Multi-threading systems could be attacked with almost equal ease simply by requiring them to evaluate several of the specially prepared DNS records. Only Akamai's DNSi CacheServe appeared to still be able to respond to clients from its cache, since that involves a separate thread in the software.
The researchers also found that, as well as popular resolvers, well known tools (e.g. dig, delv, DNSViz), libraries (e.g. dnspython, ldns) and the main DNS service providers (Cloudflare, Google DNS, OpenDNS, Quad9) were vulnerable to the same attack method.
After performing some experiments, the group decided to cap the number of keys with the same key tag (per algorithm) to 4: more than is ever encountered in practice. In order to additionally provide resilience against attacks where a single key is used in combination with a large number of signatures (SigJam), the number of invalid signatures was also capped at 16. Finally, the number of evaluations performed for an ANY query was limited to 8.
With those limitations in effect, the researchers found that a KeyTrap attack still increased the resolver's workload, but no longer to the point where service denial resulted (DoS).

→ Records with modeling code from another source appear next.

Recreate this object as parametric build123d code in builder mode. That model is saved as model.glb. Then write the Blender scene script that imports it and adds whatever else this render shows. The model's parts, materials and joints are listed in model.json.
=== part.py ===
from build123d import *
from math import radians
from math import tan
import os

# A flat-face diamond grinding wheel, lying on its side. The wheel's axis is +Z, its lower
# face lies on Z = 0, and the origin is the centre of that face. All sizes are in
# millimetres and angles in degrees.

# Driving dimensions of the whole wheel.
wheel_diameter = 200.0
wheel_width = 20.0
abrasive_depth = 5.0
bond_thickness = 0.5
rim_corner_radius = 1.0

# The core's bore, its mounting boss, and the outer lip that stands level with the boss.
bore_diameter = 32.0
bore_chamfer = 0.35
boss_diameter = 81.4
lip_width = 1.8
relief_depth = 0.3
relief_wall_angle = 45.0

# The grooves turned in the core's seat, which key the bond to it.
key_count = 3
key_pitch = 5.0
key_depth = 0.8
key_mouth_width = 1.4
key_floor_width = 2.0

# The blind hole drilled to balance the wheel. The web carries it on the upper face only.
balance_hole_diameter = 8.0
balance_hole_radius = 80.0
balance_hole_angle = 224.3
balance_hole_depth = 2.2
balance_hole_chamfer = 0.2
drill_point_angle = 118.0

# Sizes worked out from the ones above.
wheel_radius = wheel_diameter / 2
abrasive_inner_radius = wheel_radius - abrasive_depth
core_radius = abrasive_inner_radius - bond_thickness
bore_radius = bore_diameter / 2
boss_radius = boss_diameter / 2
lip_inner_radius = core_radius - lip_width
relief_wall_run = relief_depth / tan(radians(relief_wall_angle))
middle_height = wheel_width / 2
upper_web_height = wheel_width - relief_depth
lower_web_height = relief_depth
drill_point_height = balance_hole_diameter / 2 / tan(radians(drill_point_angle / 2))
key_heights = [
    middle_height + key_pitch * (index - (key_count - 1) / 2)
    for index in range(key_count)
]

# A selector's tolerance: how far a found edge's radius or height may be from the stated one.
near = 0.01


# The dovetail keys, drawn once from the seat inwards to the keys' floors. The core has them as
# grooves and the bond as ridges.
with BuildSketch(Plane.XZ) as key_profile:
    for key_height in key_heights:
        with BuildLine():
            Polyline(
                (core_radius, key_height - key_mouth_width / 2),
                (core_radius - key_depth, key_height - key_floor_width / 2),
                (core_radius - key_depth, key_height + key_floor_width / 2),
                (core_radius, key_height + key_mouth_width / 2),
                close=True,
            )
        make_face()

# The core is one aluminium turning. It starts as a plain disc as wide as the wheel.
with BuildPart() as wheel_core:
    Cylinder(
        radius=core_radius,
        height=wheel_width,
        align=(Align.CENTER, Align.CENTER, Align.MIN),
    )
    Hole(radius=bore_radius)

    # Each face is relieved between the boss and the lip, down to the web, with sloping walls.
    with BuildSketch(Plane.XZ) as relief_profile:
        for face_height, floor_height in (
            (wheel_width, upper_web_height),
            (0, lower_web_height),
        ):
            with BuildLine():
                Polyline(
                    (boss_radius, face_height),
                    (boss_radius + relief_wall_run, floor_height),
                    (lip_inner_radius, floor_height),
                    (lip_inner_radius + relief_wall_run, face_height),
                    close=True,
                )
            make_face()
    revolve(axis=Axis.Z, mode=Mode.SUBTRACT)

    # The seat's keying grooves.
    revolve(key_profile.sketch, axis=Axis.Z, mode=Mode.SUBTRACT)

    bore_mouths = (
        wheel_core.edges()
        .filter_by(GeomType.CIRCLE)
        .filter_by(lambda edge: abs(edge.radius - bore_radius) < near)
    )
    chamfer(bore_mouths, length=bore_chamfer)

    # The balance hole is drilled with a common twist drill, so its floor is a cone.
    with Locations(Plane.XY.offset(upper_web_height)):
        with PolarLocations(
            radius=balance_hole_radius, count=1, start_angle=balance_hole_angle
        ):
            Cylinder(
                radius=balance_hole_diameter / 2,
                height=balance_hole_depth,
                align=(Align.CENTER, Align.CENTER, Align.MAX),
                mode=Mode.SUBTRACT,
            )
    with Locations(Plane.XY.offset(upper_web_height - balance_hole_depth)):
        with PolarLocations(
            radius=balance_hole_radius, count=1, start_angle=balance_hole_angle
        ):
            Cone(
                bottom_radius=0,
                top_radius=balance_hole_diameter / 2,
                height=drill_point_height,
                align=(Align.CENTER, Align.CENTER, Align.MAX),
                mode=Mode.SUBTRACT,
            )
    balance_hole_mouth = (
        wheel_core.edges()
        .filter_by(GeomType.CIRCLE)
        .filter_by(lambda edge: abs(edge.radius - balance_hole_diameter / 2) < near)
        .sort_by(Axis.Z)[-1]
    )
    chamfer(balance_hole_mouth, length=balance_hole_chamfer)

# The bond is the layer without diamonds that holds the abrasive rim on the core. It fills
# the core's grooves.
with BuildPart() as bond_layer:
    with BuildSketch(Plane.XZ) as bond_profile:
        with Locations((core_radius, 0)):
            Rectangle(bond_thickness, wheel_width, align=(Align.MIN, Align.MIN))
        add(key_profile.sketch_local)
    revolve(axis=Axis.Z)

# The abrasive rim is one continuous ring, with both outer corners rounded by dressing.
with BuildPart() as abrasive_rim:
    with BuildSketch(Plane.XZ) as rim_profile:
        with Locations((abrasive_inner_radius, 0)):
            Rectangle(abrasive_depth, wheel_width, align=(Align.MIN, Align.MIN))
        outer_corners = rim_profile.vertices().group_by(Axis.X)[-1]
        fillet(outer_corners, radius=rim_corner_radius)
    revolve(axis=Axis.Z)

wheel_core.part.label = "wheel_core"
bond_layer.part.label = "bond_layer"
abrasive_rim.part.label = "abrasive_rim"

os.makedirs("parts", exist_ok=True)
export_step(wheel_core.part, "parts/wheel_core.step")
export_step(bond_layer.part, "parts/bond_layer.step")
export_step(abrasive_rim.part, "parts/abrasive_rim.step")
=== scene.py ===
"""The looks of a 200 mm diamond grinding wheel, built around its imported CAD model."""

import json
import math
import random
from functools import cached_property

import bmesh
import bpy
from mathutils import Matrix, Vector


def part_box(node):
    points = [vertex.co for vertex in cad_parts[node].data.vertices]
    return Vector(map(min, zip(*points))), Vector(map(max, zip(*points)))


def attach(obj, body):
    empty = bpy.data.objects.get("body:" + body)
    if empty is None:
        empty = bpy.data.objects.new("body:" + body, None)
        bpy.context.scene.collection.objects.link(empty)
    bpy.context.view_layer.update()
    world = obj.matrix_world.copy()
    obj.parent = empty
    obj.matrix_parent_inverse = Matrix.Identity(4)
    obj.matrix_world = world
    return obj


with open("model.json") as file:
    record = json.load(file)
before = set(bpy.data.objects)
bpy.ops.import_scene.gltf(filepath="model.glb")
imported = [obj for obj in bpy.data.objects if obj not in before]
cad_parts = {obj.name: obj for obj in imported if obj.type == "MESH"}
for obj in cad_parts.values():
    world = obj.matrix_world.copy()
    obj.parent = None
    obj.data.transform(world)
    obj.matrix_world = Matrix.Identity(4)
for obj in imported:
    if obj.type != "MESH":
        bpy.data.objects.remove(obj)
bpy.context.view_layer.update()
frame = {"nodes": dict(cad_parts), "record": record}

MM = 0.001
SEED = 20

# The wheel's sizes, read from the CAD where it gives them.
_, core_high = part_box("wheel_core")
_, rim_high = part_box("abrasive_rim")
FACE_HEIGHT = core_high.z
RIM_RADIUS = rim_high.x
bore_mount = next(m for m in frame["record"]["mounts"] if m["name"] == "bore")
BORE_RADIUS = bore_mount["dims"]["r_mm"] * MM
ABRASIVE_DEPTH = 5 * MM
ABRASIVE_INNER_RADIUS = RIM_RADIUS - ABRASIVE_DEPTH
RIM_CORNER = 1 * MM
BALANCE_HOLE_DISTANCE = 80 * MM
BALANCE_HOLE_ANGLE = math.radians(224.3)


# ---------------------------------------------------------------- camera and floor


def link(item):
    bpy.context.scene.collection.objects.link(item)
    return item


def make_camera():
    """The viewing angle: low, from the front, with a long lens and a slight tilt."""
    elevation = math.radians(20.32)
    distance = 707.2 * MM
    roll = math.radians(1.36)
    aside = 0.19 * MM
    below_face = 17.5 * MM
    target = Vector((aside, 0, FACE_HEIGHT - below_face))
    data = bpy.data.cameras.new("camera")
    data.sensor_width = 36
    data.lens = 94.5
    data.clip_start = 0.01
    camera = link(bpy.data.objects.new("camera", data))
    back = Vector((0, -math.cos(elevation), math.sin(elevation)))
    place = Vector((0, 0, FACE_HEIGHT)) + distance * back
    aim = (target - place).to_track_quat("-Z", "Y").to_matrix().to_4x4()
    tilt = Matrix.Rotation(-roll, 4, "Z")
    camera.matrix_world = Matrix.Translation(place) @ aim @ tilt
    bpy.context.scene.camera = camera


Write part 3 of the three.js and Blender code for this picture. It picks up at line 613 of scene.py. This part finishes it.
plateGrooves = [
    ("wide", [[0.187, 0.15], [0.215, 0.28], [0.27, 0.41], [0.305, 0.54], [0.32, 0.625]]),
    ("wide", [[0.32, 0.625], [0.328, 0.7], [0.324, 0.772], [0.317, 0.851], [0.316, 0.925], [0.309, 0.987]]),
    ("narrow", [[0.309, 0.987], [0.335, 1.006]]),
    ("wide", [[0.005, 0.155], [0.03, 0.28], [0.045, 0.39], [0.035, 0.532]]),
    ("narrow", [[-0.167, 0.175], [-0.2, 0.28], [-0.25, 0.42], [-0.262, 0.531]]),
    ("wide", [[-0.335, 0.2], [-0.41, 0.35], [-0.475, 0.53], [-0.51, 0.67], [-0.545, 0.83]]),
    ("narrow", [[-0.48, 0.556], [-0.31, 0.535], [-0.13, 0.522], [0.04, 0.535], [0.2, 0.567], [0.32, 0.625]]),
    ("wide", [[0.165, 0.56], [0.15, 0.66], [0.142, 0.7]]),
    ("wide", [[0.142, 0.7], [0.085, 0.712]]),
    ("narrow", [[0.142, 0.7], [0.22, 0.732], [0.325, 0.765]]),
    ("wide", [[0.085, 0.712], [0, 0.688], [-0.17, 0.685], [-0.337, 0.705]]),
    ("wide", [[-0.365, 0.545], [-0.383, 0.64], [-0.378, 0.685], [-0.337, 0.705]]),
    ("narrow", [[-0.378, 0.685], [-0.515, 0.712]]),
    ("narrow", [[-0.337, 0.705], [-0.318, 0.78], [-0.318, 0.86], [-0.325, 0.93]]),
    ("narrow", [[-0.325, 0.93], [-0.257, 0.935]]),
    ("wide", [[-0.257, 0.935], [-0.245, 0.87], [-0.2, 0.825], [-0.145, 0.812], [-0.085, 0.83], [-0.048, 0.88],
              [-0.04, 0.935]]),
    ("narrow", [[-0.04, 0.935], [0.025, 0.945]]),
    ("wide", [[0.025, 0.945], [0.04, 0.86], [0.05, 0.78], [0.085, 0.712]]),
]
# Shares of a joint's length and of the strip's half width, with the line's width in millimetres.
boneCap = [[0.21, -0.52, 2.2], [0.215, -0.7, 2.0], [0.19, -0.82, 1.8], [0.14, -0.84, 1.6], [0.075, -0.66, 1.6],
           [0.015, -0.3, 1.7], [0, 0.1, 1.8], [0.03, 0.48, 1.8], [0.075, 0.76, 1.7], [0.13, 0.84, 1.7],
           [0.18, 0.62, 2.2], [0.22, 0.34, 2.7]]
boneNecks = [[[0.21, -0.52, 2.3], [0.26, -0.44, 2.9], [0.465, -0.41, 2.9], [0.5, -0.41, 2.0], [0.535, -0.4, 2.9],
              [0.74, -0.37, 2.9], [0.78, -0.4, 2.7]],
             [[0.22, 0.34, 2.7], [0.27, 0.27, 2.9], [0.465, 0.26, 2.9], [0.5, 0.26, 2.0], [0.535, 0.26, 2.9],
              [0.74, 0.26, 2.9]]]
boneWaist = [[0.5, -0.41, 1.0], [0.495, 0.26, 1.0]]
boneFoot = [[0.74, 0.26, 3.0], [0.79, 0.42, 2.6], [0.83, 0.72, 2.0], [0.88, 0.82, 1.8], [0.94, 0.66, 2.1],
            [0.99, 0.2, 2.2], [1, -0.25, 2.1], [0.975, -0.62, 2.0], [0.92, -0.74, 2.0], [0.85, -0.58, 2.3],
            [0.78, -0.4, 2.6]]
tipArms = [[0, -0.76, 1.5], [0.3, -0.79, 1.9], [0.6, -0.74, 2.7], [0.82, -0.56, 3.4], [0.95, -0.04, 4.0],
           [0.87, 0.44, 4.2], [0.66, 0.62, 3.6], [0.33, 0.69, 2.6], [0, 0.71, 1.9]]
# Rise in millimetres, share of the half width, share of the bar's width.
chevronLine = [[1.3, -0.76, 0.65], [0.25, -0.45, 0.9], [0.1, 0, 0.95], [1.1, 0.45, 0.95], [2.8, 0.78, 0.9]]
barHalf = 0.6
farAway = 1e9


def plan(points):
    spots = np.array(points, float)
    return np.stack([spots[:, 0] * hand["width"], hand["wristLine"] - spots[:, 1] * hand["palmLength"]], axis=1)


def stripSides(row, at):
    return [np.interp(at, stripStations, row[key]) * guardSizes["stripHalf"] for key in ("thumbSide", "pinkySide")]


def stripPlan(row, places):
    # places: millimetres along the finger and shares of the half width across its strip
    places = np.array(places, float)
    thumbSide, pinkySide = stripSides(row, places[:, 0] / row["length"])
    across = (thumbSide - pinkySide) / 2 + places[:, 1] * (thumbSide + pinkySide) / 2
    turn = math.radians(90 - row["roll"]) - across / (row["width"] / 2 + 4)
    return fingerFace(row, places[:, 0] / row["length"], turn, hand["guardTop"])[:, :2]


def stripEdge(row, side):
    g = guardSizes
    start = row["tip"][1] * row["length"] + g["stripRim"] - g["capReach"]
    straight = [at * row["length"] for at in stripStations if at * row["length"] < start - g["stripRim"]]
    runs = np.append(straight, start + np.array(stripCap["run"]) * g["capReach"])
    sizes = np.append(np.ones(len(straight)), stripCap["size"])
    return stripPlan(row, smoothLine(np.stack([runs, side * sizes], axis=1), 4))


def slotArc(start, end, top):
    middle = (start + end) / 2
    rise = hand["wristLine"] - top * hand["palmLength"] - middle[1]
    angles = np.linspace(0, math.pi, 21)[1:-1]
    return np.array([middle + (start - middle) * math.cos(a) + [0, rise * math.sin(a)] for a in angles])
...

However, the approach described is not a structural solution to the KeyTrap vulnerability. That will ultimately require revision of the DNSSEC protocol.
Over the last few weeks, all (open) resolver software has been patched as described to address the KeyTrap vulnerability, which is now formally known as CVE-2023-50387. Additional information and the relevant software version numbers are available here: Unbound, BIND9, PowerDNS, Akamai. All the major DNS services are now protected against attacks of this type as well.
Validating resolver operators are now strongly advised to update their software as a matter of urgency.